Supplied records:
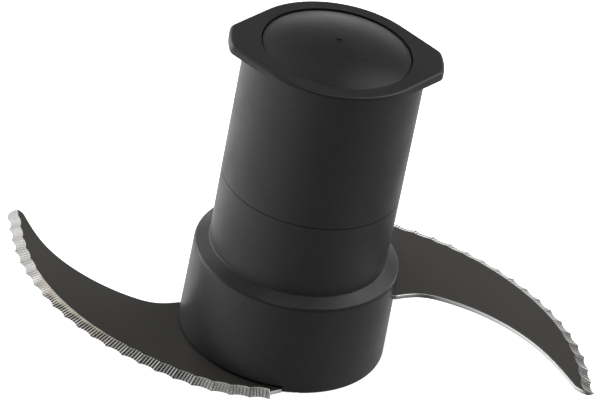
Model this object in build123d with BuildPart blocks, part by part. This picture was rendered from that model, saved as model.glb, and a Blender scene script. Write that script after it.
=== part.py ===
from build123d import *
import os
from math import acos, cos, degrees, radians, sin

# Serrated two-blade cutter of a food processor: a moulded hub that drops over the machine's
# drive shaft, two stamped sickle blades clamped on either side of a spacer, and a twist-off cap.
# Frame: millimetres, +Z up the shaft axis, origin on the axis at the hub's bottom face,
# and the cap's two finger ears almost along X.

os.makedirs("parts", exist_ok=True)

# ---------------------------------------------------------------- driving dimensions
FIT = 0.05                  # gap between pieces of one body
SLIP = 0.3                  # gap between bodies that turn or slide

# hub
SKIRT_R_BOTTOM = 30.1
SKIRT_R_TOP = 29.6
SKIRT_BORE_R = 26.8
SKIRT_EDGE_ROUND = 0.4
SHOULDER_Z = 28.2           # outer edge of the sloping shoulder
SHOULDER_ROUND = 1.2
NECK_Z = 30.5               # where the shoulder meets the tube
NECK_ROUND = 0.5
TUBE_R = 25.5
TUBE_BORE_R = 20.5
PARTING_Z = 53.0            # the hub's tube ends and the cap begins
SPIGOT_R = 22.9
SPIGOT_TOP_Z = 66.0
CEILING_T = 4.0             # plate above the upper blade
CORE_R = 14.0
CORE_BORE_R = 11.0
CORE_TOP_Z = 62.0

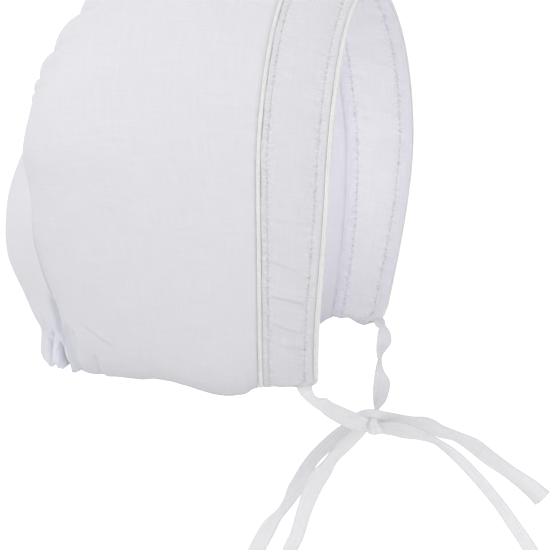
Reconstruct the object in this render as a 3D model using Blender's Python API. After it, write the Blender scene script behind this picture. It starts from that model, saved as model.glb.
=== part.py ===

Problem to solve:
Copy exactly, word for word, the line with "Reconstruct the object" through the final line of the listing.

Reply:
Reconstruct the object in this render as a 3D model using Blender's Python API. After it, write the Blender scene script behind this picture. It starts from that model, saved as model.glb.
=== part.py ===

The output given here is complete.